We arrived to lock at about 1120 hours and were able to drive right in and tie up to the wall… we were the 4th or 5th boat to enter and tied to the port side behind a large 100 foot motor yacht. Then we waited for all the other boats to enter and get tied up… not everyone made it in as they ran out of room… 3-4 sailboats were left to wait for the next locking.
We exited the lock at 1145 hours and headed maybe a quarter of a mile to the next bridge… the Great Bridge Bridge… it only opens on the hour so we had 15 minutes to wait for it’s 1200 opening.
Next bridge was a RR bridge that I have never seen closed and it was open this time as well… following it was the Centerville Turnpike Bridge and about 3 miles past Great Bridge Bridge… it opens every half hour so we made it through it at it’s 1230 opening.
Now we have a decision to make… next bridge is the North Landing Bridge… 5 miles past the Centerville Bridge… so do you push it and try to make 5 miles in 30 minutes or do you just take it easy and transit the 5 miles in 60 minutes??? You have to average about 8 knots between the bridges to make the distance in 30 minutes. We cruise at 7.5 knots… just not quite fast enough to make it in 30 minutes… so do we push it and hope that the bridge tender is nice and holds the bridge open for a couple of minutes longer… also the volume of boats ahead of us that would be at the 1300 opening would take a few minutes to go through the opening… Well, we decided to go for it and push to make it in 30 minutes… I pushed slightly above cruise RPM and we were able to make 7.5 to 7.8 knots as long as we had 15 feet of water depth… when it drops below 15 feet we slow down… anyway, we were 1 minute from the bridge when I could see the last boat ahead us pass through it… I hailed the bridge tender and asked if he could hold it and he said NO… not a nice bridge tender today… so we had to wait at the bridge for about 30 minutes and the 1330 opening… bummer!
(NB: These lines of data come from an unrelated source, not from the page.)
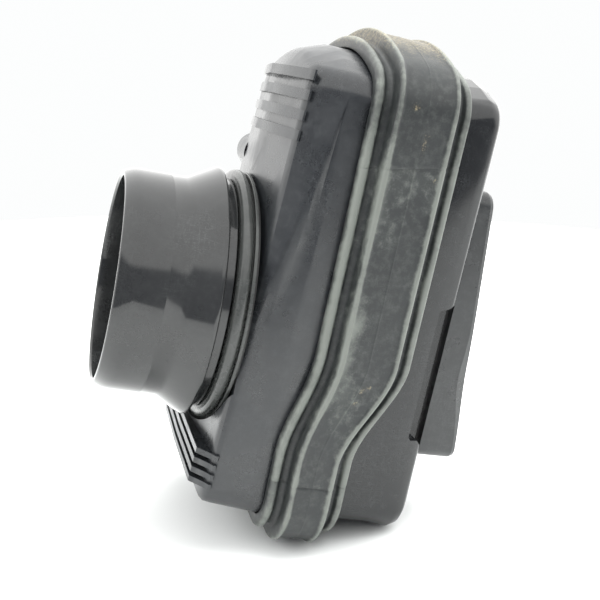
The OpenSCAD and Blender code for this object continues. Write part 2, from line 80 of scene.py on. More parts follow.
class Socket(Enum):
    """Kinds of socket that the shared effects use."""

    NUMBER = "NodeSocketFloat"
    VECTOR = "NodeSocketVector"
    COLOUR = "NodeSocketColor"


class Effect(Enum):
    """Shared shader effects, each built once as a node group."""

    GRAIN = "moulded_grain"
    DUST = "settled_dust"
    SCUFFS = "scuff_lines"
    CLOUDS = "tone_clouds"


class EffectLibrary:
    """Builds the shared effects on first use and hands them out."""

    def __init__(self) -> None:
        """Starts with no group built."""
        self._groups: dict[Effect, bpy.types.NodeTree] = {}

    def get(self, effect: Effect) -> bpy.types.NodeTree:
        """Gives the node group of an effect.

        Args:
            effect: The effect wanted.

        Returns:
            The shader node group, built once.
        """
        if effect not in self._groups:
            builders = {
                Effect.GRAIN: self._grain,
                Effect.DUST: self._dust,
                Effect.SCUFFS: self._scuffs,
                Effect.CLOUDS: self._clouds,
            }
            self._groups[effect] = builders[effect](effect.value)
        return self._groups[effect]

    @staticmethod
    def _start(name: str, inputs: dict[str, float], output: str) -> GroupParts:
        """Makes an empty group with a Vector input, number inputs and one number output.

        Args:
            name: Name of the group.
            inputs: Number inputs and their defaults.
            output: Name of the output.

        Returns:
            The group, its input node and its output node.
        """
        tree = bpy.data.node_groups.new(name, "ShaderNodeTree")
        tree.interface.new_socket("Vector", in_out="INPUT", socket_type=Socket.VECTOR.value)
        for label, default in inputs.items():
            socket = tree.interface.new_socket(
                label, in_out="INPUT", socket_type=Socket.NUMBER.value
            )
            socket.default_value = default
        tree.interface.new_socket(output, in_out="OUTPUT", socket_type=Socket.NUMBER.value)
        return tree, tree.nodes.new("NodeGroupInput"), tree.nodes.new("NodeGroupOutput")

    def _grain(self, name: str) -> bpy.types.NodeTree:
        """Fine texture of a moulded surface, as a height."""
        tree, source, sink = self._start(name, {"Scale": 2500.0}, "Height")
        fine = add(tree, "ShaderNodeTexNoise", Detail=4.0, Roughness=0.65)
        tree.links.new(source.outputs["Vector"], fine.inputs["Vector"])
        tree.links.new(source.outputs["Scale"], fine.inputs["Scale"])
        tree.links.new(fine.outputs["Fac"], sink.inputs["Height"])
        return tree

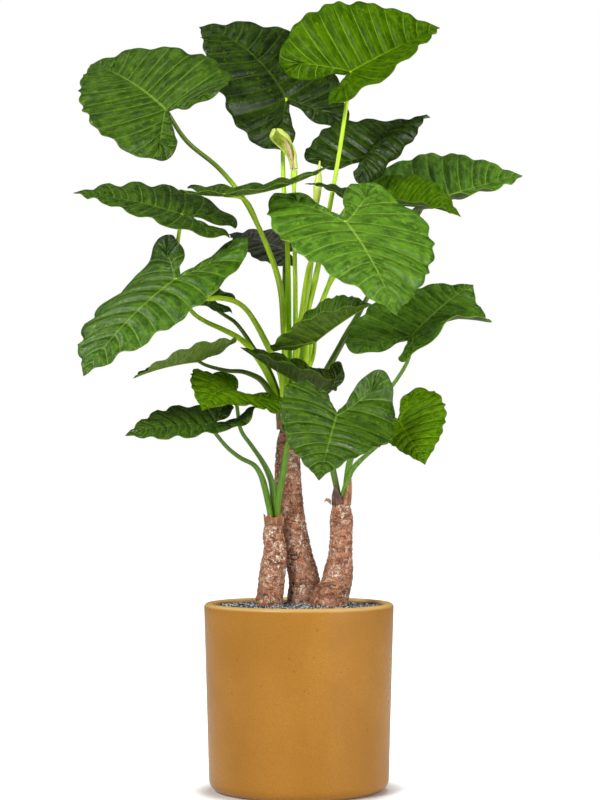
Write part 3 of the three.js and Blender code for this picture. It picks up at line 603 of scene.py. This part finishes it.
stalks = [
    {"name": "03", "radius": (5.6, 3.6), "way": [
        (-12, 40, 700), (-7, 43, 740), (4, 50, 813), (14, 51, 880), (29, 48, 939), (56, 36, 1072),
        (71, 33, 1155), (83, 35, 1231)]},
    {"name": "01", "look": "stalk_dusk", "radius": (5.6, 4.2), "way": [
        (-22, 46, 700), (-28, 40, 850), (-35, 30, 931), (-55, 18, 994), (-100, 15, 1089), (-149, 18, 1151),
        (-209, -5, 1200)]},
    {"name": "02", "radius": (5.6, 3.8), "way": [
        (-12, 52, 700), (-19, 52, 814), (-20, 50, 939), (-22, 60, 1015), (-30, 105, 1153), (-30, 130, 1238)]},
    {"name": "04", "radius": (5.6, 3.6), "way": [
        (-2, 46, 700), (20, 57, 820), (47, 63, 914), (57, 66, 940), (87, 80, 1032), (112, 92, 1110)]},
    {"name": "08", "radius": (5.6, 3.4), "way": [
        (-22, 34, 700), (-28, 18, 848), (-35, 5, 926), (-55, -10, 992), (-70, -28, 1027), (-97, -50, 1083)]},
    {"name": "12", "radius": (5.6, 4.4), "way": [
        (-28, 24, 700), (-33, 15, 764), (-46, 8, 795), (-65, -2, 833), (-79, -10, 859), (-98, -20, 886),
        (-117, -34, 899), (-143, -48, 904), (-167, -70, 902), (-196, -105, 912)]},
    {"name": "16", "look": "stalk_shade", "radius": (5.6, 3), "way": [
        (-34, 34, 700), (-69, 30, 755), (-87, 24, 766), (-106, 18, 772), (-132, 6, 773), (-171, -25, 782)]},
    {"name": "09", "radius": (5.6, 3.4), "way": [
        (-34, 46, 700), (-58, 46, 765), (-90, 42, 815), (-112, 38, 835), (-144, 32, 852), (-175, 25, 866),
        (-197, 16, 881), (-220, 12, 922), (-227, 0, 985), (-221, -25, 1028)]},
    {"name": "13", "look": "stalk_shade", "radius": (5.6, 3), "way": [
        (-28, 56, 700), (-60, 66, 782), (-81, 72, 811), (-100, 78, 841), (-121, 86, 868), (-150, 94, 888)]},
    {"name": "11", "look": "stalk_shade", "radius": (5.6, 3.2), "way": [
        (-18, 62, 700), (-28, 82, 851), (-28, 118, 965)]},
    {"name": "05", "look": "stalk_shade", "radius": (5.6, 3.6), "way": [
        (4, 56, 700), (43, 54, 761), (66, 55, 801), (92, 62, 848), (106, 70, 871), (164, 110, 978),
        (218, 160, 1060)]},
    {"name": "06", "radius": (5.6, 3.4), "way": [
        (10, 46, 700), (24, 41, 830), (46, 40, 912), (60, 40, 942), (133, 45, 1038)]},
    {"name": "07", "radius": (5.6, 3), "way": [
        (10, 34, 700), (15, 24, 829), (18, 22, 880), (28, 20, 937), (58, 15, 1026)]},
    {"name": "10", "radius": (5.6, 4), "way": [
        (-6, 18, 700), (-4, 14, 812), (5, 9, 877), (13, 0, 936), (22, -42, 971), (45, -87, 1001)]},
    {"name": "14", "radius": (5.6, 3), "way": [
        (4, 24, 700), (15, 12, 765), (26, -2, 798)]},
    {"name": "15", "look": "stalk_fresh", "radius": (5.2, 3.2), "way": [
        (84, -6, 537), (95, 0, 607), (124, 5, 672), (150, 0, 719), (178, -5, 752), (200, -12, 788),
        (207, -16, 812)]},
    {"name": "17", "look": "stalk_shade", "radius": (5.2, 3.2), "way": [
        (74, -4, 537), (67, -8, 570), (57, -18, 617), (42, -40, 690)]},
    {"name": "21", "look": "stalk_fresh", "radius": (5.2, 3.2), "way": [
        (79, -18, 537), (87, -22, 563), (96, -28, 587), (112, -33, 606), (145, -42, 635), (170, -52, 662)]},
    {"name": "18", "look": "stalk_fresh", "radius": (5.2, 3.2), "way": [
        (-46, 2, 502), (-50, -5, 563), (-57, -12, 585), (-70, -22, 609), (-88, -30, 635), (-106, -40, 662),
        (-113, -50, 703)]},
    {"name": "19", "look": "stalk_fresh", "radius": (5.2, 3.4), "way": [
        (-52, -9, 502), (-57, -13, 530), (-61, -20, 550), (-70, -32, 580), (-82, -42, 598), (-106, -55, 611),
        (-129, -68, 629), (-152, -84, 657)]},
    {"name": "20", "look": "stalk_fresh", "radius": (5.2, 4), "way": [
        (-40, -10, 502), (-37, -25, 541), (-27, -50, 593), (-17, -85, 644), (23, -160, 672)]},
]
flowerStalk = {"radius": (5.6, 3.6), "collar": 2.8, "way": [
    (-12, 28, 700), (-7, 33, 813), (-7, 31, 937), (-9, 25, 1054), (-9, 20, 1148)]}
flowerBud = {"radius": (5.6, 3.6), "swell": 4.4, "point": 6.2, "steps": 100, "way": [
    (-2, 34, 700), (5, 36, 813), (12, 35, 880), (19, 36, 938), (27, 33, 1018), (32, 30, 1083),
    (39, 30, 1167)]}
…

Good thing was that this was the last bridge to deal with for the day… tough part was that it took us 5 hours to travel 20 miles… not a very good average speed.
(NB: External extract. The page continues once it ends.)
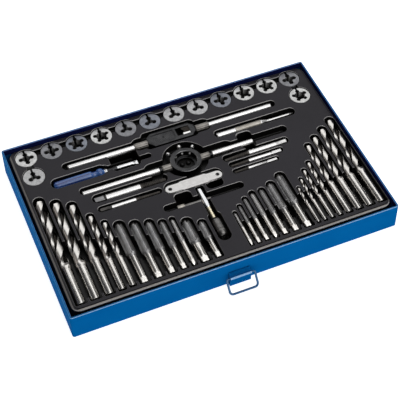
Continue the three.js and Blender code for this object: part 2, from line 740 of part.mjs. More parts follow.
function addBarWrench() {
  const { x, y, bodyLength, bodyWidth, bodyThickness, chamfer: cut } = wrench;
  const { diameter, collar, collarLength, length, screw } = wrenchHandle;
  const top = landZ + toolProud;
  const axis = top - bodyThickness / 2;
  const [side, edge] = [bodyLength / 2, bodyWidth / 2];
  const outline = [
    [-side + cut, -edge], [side - cut, -edge], [side, -edge + cut], [side, edge - cut],
    [side - cut, edge], [-side + cut, edge], [-side, edge - cut], [-side, -edge + cut],
  ].map(([px, py]) => new THREE.Vector2(px, py));
  const windowCut = prism(
    rectangle(
      wrenchWindow.x - wrenchWindow.length / 2,
      wrenchWindow.x + wrenchWindow.length / 2,
      -wrenchWindow.width / 2,
      wrenchWindow.width / 2,
    ),
    top - bodyThickness - overrun,
    top + overrun,
  );
  const block = prism(outline, top - bodyThickness, top).subtract(windowCut);
  const bar = turned([
    [0, collar - 2 * chamfer],
    [chamfer, collar],
    [collarLength, collar],
    [collarLength + chamfer, diameter],
    [length - chamfer, diameter],
    [length, diameter - 2 * chamfer],
  ]);
  const fixedBar = shifted(bar.rotate([0, 0, 90]), -side + chamfer, 0, axis);
  const screwBore = alongX(turned([[0, screw + 2 * seat], [bodyLength, screw + 2 * seat]]));
  const body = join([block, fixedBar]).subtract(shifted(screwBore, wrenchWindow.x, 0, axis));
  place("tap_wrench_body", body, darkSteel).position.set(x, y, 0);

  const jawBack = wrenchWindow.x + wrenchWindow.length / 2 - wrenchJaw.gap;
  const jawFront = jawBack - wrenchJaw.length;
  const jawSide = wrenchWindow.width / 2 - wrenchJaw.gap;
  const notch = jawSide / 2;
  const jawBlock = prism(
    [
      [jawFront, -jawSide], [jawBack, -jawSide], [jawBack, jawSide],
      [jawFront, jawSide], [jawFront, notch], [jawFront + notch / 2, 0], [jawFront, -notch],
    ].map(([px, py]) => new THREE.Vector2(px, py)),
    top - bodyThickness + wrenchJaw.gap,
    top - wrenchJaw.gap,
  );
  const screwEnd = jawBack - wrenchJaw.boreDepth;
  const jawBore = alongX(turned([[screwEnd, screw + 2 * seat], [jawBack + overrun, screw + 2 * seat]]));
  place("tap_wrench_jaw", jawBlock.subtract(shifted(jawBore, 0, 0, axis)), brightSteel)
    .position.set(x, y, 0);

  const threadEnds = [[screwEnd + seat - side, screw], [seat + chamfer, screw]];
  const thread = alongX(turned(threadEnds, screwSteps));
  const handle = join([thread, shifted(alongX(bar), seat, 0, 0)]);
  place("tap_wrench_handle", handle, brightSteel).position.set(x + side, y, axis);

  const { left, right, front, back, collarWidth, ends } = wrenchPocket;
  const reach = side + length + ends;
  slotAlong(x - reach, x + reach, y, diameter, axis);
  const collarReach = side + collarLength + endGap;
  const collarFloor = axis - collar / 2 - seat;
  slot(x - collarReach, x + collarReach, y - collarWidth / 2, y + collarWidth / 2, collarFloor);
  const bodyFloor = top - bodyThickness - seat;
  const [x0, x1] = [x - side - left, x + side + right];
  pocket(roundedRectangle(x0, x1, y - edge - front, y + edge + back, cut, slotBendSteps), bodyFloor);
}

// Die stock

function addDieStock() {
  const { x, y, ring: outer, bore, ledge, height, ledgeHeight } = stock;
  const { diameter, collar, collarLength, neck, neckLength, left, right } = stockHandle;
  const top = landZ + toolProud;
  const bottom = top - height;
  const axis = top - height / 2;
  const barOf = (reach) => {
    const start = (outer + bore) / 4;
    const face = outer / 2;
    return turned([
      [start, collar],
      [face + collarLength, collar],
      [face + collarLength + chamfer, neck],
      [face + collarLength + neckLength, neck],
      [face + collarLength + neckLength + chamfer, diameter],
      [reach - chamfer, diameter],
      [reach, diameter - 2 * chamfer],
    ]);
  };
  const ringBlock = prism(circle(0, 0, outer / 2, ringSteps), bottom, top)
    .subtract(prism(circle(0, 0, bore / 2, ringSteps), bottom + ledgeHeight, top + overrun))
    .subtract(prism(circle(0, 0, ledge / 2, ledgeSteps), bottom - overrun, top));
  const solid = join([
    ringBlock,
    shifted(alongX(barOf(right)), 0, 0, axis),
    shifted(barOf(left).rotate([0, 0, 90]), 0, 0, axis),
  ]);
  place("die_stock", solid, darkSteel).position.set(x, y, 0);
  pocket(circle(x, y, stockPocket.ring / 2, ringSteps), bottom - seat);
  slotAlong(x - left - stockPocket.end, x + left + stockPocket.end, y, diameter, axis);
  const collarSide = stockPocket.collarWidth / 2;
  const collarFloor = axis - collar / 2 - seat;
  slot(x - stockPocket.left, x + stockPocket.right, y - collarSide, y + collarSide, collarFloor);
  fingerPocket(finger.stock);
}

// T handle tap wrench

function addTeeWrench() {
  const { x, back, shaft, shaftLength } = tee;
  const { diameter: chuck, length: chuckLength, bore, boreDepth, noseShare } = teeChuck;
  const axis = roundAxisZ(chuck);
  const nose = -shaftLength - chuckLength;
  const barHole = teeBar.diameter + 2 * teeBar.clearance;
  const barBore = alongX(turned([[-chuck, barHole], [chuck, barHole]]));
  const spigot = bore - 2 * seat;
  const shaftSolid = turned([
    [nose + boreDepth + seat, spigot],
    [-shaftLength, spigot],
    [-shaftLength + chamfer, shaft],
    [-chamfer, shaft],
    [0, shaft - 2 * chamfer],
  ]).subtract(shifted(barBore, 0, -teeBar.fromBack, 0));
  place("tee_wrench_shaft", shaftSolid, brightSteel).position.set(x, back, axis);

  const chuckBody = turned([
    [nose, chuck * noseShare],
    [nose + chuck / 4, chuck],
    [-shaftLength - seat - chamfer, chuck],
    [-shaftLength - seat, chuck - 2 * chamfer],
  ]);
  const chuckBore = turned([[nose - overrun, bore], [-shaftLength + overrun, bore]]);
  place("tee_wrench_chuck", chuckBody.subtract(chuckBore), darkSteel).position.set(x, back, axis);

  const { diameter, knob, knobLength, left, right, fromBack } = teeBar;
  const barSolid = turned([
    [-left, knob - 2 * chamfer],
    [-left + chamfer, knob],
    [-left + knobLength, knob],
    [-left + knobLength + chamfer, diameter],
    [right - chamfer, diameter],
    [right, diameter - 2 * chamfer],
  ]);
  const barY = back - fromBack;
  place("tee_wrench_bar", alongX(barSolid), brightSteel).position.set(x, barY, axis);

  const side = chuck / 2 + pocketGap;
  const shaftSide = shaft / 2 + pocketGap;
  const chuckBack = back - shaftLength + chuck / 2;
  slot(x - side, x + side, back + nose - teePocket.front, chuckBack, axis - chuck / 2 - seat);
  slot(x - shaftSide, x + shaftSide, chuckBack - chuck, back + endGap, axis - shaft / 2 - seat);
  const { barReach, barWidth } = teePocket;
  slot(x - barReach, x + barReach, barY - barWidth / 2, barY + barWidth / 2, axis - knob / 2 - seat);
  fingerPocket(finger.tee);
}

// Insert: a thin tray with a skirt that stands on the drawer's floor

function insertSolid() {
  const { left, right, front, back } = insertEdge;
  const outline = (inset) =>
    roundedRectangle(
      left + inset, right - inset, front + inset, back - inset, insert.cornerRadius - inset, insertBendSteps,
    );
  const body = prism(outline(0), insertBase, landZ - insert.edgeRound);
  const crown = prism(outline(insert.edgeRound * crownShare), landZ - insert.edgeRound, landZ);
  const outer = body.add(crown);
  const hollow = prism(outline(insert.wall), insertBase - overrun, landZ - insert.edgeRound - insert.wall);
  return outer.subtract(hollow).add(join(cups).intersect(outer)).subtract(join(cuts));
}

// Assembly

place("drawer_pan", drawerPan(), paint);
place("handle_bracket", handleBracket(), paint);
place("handle_bail", handleBail(), paint);
addDies();
addDrillsAndTaps();
addScrewdriver();
addCentrePunch();
addExtractors();
addGauge();
addBarWrench();
addDieStock();
addTeeWrench();
place("tool_insert", insertSolid(), plastic);

export default root;
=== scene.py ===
"""Looks of the tap and die storage drawer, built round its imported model."""
import json
import math

import bpy
import numpy as np
from mathutils import Matrix, Vector


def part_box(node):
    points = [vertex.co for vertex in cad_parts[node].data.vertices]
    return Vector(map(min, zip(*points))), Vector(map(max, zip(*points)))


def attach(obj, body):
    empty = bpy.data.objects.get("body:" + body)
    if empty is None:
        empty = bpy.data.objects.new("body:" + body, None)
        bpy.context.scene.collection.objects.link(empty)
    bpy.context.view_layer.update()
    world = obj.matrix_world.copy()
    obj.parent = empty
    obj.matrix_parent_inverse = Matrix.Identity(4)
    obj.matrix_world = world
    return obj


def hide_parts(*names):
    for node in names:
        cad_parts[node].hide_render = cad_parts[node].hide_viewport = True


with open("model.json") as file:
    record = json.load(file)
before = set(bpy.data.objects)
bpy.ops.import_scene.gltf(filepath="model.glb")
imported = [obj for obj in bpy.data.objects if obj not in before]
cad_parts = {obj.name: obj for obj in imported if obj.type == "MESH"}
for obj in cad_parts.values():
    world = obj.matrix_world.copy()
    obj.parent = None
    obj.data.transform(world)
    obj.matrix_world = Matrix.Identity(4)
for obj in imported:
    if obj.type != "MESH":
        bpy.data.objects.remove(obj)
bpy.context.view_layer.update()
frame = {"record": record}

MM = 0.001
TAU = 2 * math.pi
QUARTER = math.pi / 2
DIAGONAL = math.sqrt(2)

# Heights and walls that several sub-parts share, in millimetres
SHEET = 1.0
LAND = 29.0
PROUD = 0.3

node_body = {
    node: body
    for body, nodes in frame["record"]["behaviour"]["bodies"].items()
    for node in nodes
}


def extent(node):
    """A CAD node's low and high corners in millimetres."""
    low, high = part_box(node)
    return np.array(low) / MM, np.array(high) / MM


def x_place(node):
    """Left and right ends of a bar along X, its middle in Y and its top."""
    low, high = extent(node)
    return low[0], high[0], (low[1] + high[1]) / 2, high[2]


def bar_place(node, diameter):
    """Middle of a bar along Y, its front and back ends and the height of its axis."""
    low, high = extent(node)
    return (low[0] + high[0]) / 2, low[1], high[1], LAND + PROUD - diameter / 2


# Materials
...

The rest of the trip was fairly straight forward… about 3.5 hours to Coinjock, NC and our stop for the night at Midway Marina… we were securely docked at approximately 1725 hours… located at N36°21.131’, W075°56.839’. And the majority of the 21 boats we left the Gilmerton Bridge with were also docked here in Coinjock.
We traveled today for 9 hours covering 41.91 nautical miles averaging 4.66 knots.